### DATASET EXCERPT
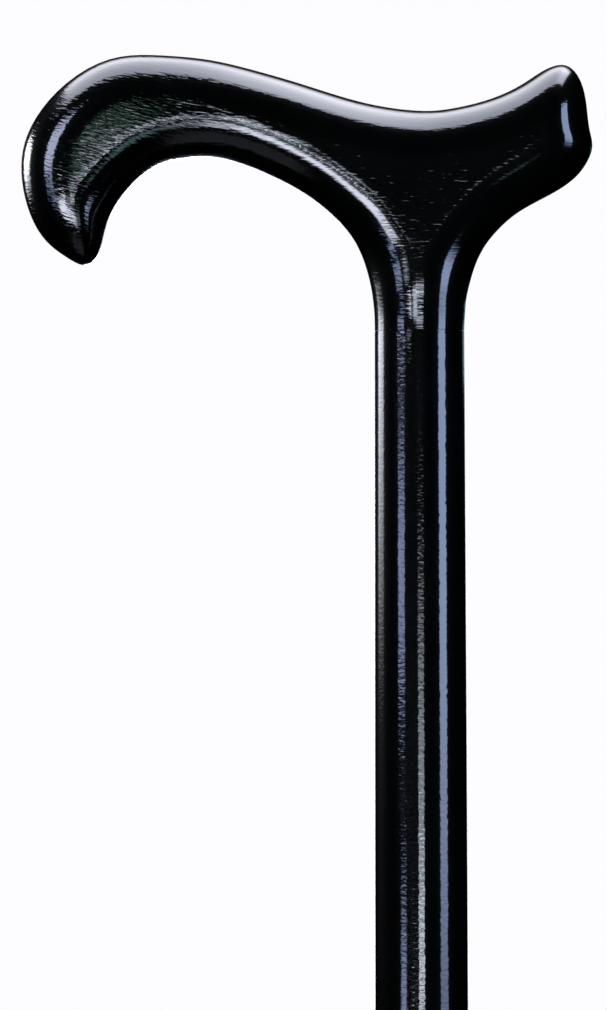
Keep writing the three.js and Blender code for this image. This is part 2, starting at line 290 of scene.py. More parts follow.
# The mirrored stretch of table: places left of the cane, or toward the camera, over which it
# lights up or fades out. Past the bend its near and far edge run askew.
STRETCH_SHINE = 20
STRETCH_RIGHT_EDGE = (-0.25, 0.45)
STRETCH_LEFT_EDGE = (1.3, 2.1)
STRETCH_NEAR_EDGE = (0.97, 1.35)
STRETCH_FAR_EDGE = (1.5, 2.2)
STRETCH_SHARE_BEYOND = 0.06
STRETCH_BEND = 0.85
NEAR_EDGE_SLOPE = 1.15
FAR_EDGE_SLOPE = 3.4

# The faintly lit patch round the cane's foot, in the same way
PATCH_SHINE = 0.28
PATCH_RIGHT_EDGE = (-0.2, -0.05)
PATCH_LEFT_EDGE = (0.5, 0.7)
PATCH_BACK_EDGE = (-0.1, 0.05)
PATCH_FRONT_EDGE = (0.5, 0.65)


def add_world():
    """White behind the object, and dark where the lacquer would mirror it."""
    world = bpy.data.worlds.new("studio")
    world.use_nodes = True
    tree = world.node_tree
    tree.nodes.clear()
    path = tree.nodes.new("ShaderNodeLightPath")
    white = tree.nodes.new("ShaderNodeBackground")
    white.inputs["Color"].default_value = BACKDROP_COLOUR
    fill = tree.nodes.new("ShaderNodeBackground")
    fill.inputs["Color"].default_value = BACKDROP_COLOUR
    strength = product(tree, path.outputs["Is Diffuse Ray"], FILL_STRENGTH)
    mix = tree.nodes.new("ShaderNodeMixShader")
    out = tree.nodes.new("ShaderNodeOutputWorld")
    link(tree, strength, fill.inputs["Strength"])
    link(tree, path.outputs["Is Camera Ray"], mix.inputs["Fac"])
    link(tree, fill.outputs[0], mix.inputs[1])
    link(tree, white.outputs[0], mix.inputs[2])
    link(tree, mix.outputs[0], out.inputs["Surface"])
    bpy.context.scene.world = world


def table_shine(tree, place):
    """The lit parts of the table in front and to the left, as the lacquer mirrors them, painted as a
    glow on the floor.
    """
    x, y, _ = axes(tree, place)
    left = product(tree, x, -1)
    toward_camera = product(tree, y, -1)
    past_bend = combined(tree, "MAXIMUM", combined(tree, "SUBTRACT", left, STRETCH_BEND), 0)
    from_near = combined(tree, "SUBTRACT", toward_camera, product(tree, past_bend, NEAR_EDGE_SLOPE))
    from_far = combined(tree, "SUBTRACT", toward_camera, product(tree, past_bend, FAR_EDGE_SLOPE))
    stretch = product(
        tree,
        smooth_ramp(tree, from_near, *STRETCH_NEAR_EDGE, 0, 1),
        smooth_ramp(tree, from_far, *STRETCH_FAR_EDGE, 1, STRETCH_SHARE_BEYOND),
        smooth_ramp(tree, left, *STRETCH_RIGHT_EDGE, 0, 1),
        smooth_ramp(tree, left, *STRETCH_LEFT_EDGE, 1, 0),
        STRETCH_SHINE,
    )
    patch = product(
        tree,
        smooth_ramp(tree, left, *PATCH_RIGHT_EDGE, 0, 1),
        smooth_ramp(tree, left, *PATCH_LEFT_EDGE, 1, 0),
        smooth_ramp(tree, toward_camera, *PATCH_BACK_EDGE, 0, 1),
        smooth_ramp(tree, toward_camera, *PATCH_FRONT_EDGE, 1, 0),
        PATCH_SHINE,
    )
    shine = tree.nodes.new("ShaderNodeEmission")
    shine.inputs["Color"].default_value = TABLE_SHINE_COLOUR
    link(tree, combined(tree, "ADD", stretch, patch), shine.inputs["Strength"])
    return shine.outputs[0]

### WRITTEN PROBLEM
Exactly as they appear, please write out the lines from the opening of the listing above down to the line containing "FAR_EDGE_SLOPE = 3.4", with both end lines included.

### RESULT
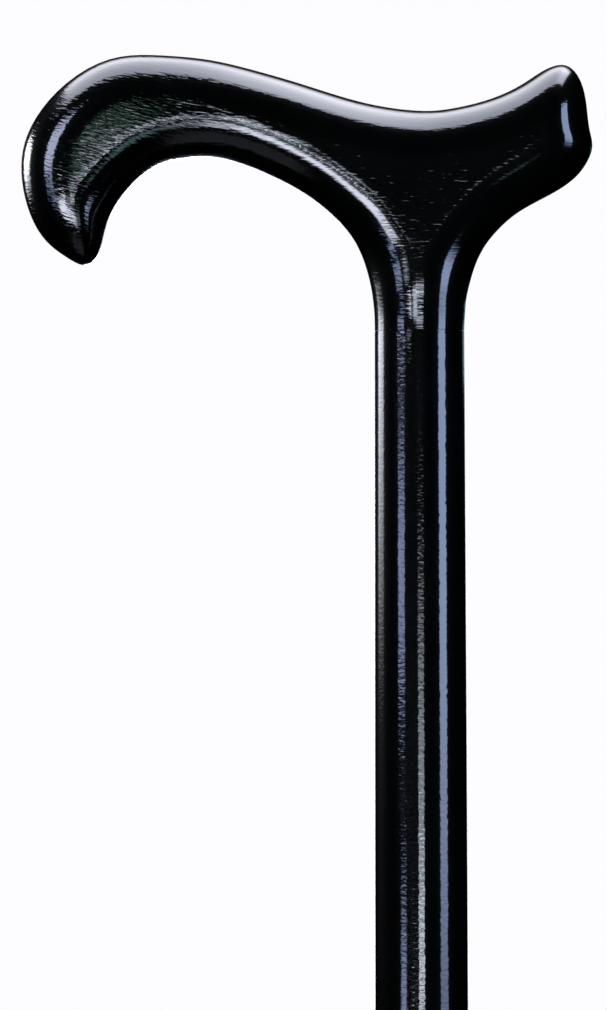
Keep writing the three.js and Blender code for this image. This is part 2, starting at line 290 of scene.py. More parts follow.
# The mirrored stretch of table: places left of the cane, or toward the camera, over which it
# lights up or fades out. Past the bend its near and far edge run askew.
STRETCH_SHINE = 20
STRETCH_RIGHT_EDGE = (-0.25, 0.45)
STRETCH_LEFT_EDGE = (1.3, 2.1)
STRETCH_NEAR_EDGE = (0.97, 1.35)
STRETCH_FAR_EDGE = (1.5, 2.2)
STRETCH_SHARE_BEYOND = 0.06
STRETCH_BEND = 0.85
NEAR_EDGE_SLOPE = 1.15
FAR_EDGE_SLOPE = 3.4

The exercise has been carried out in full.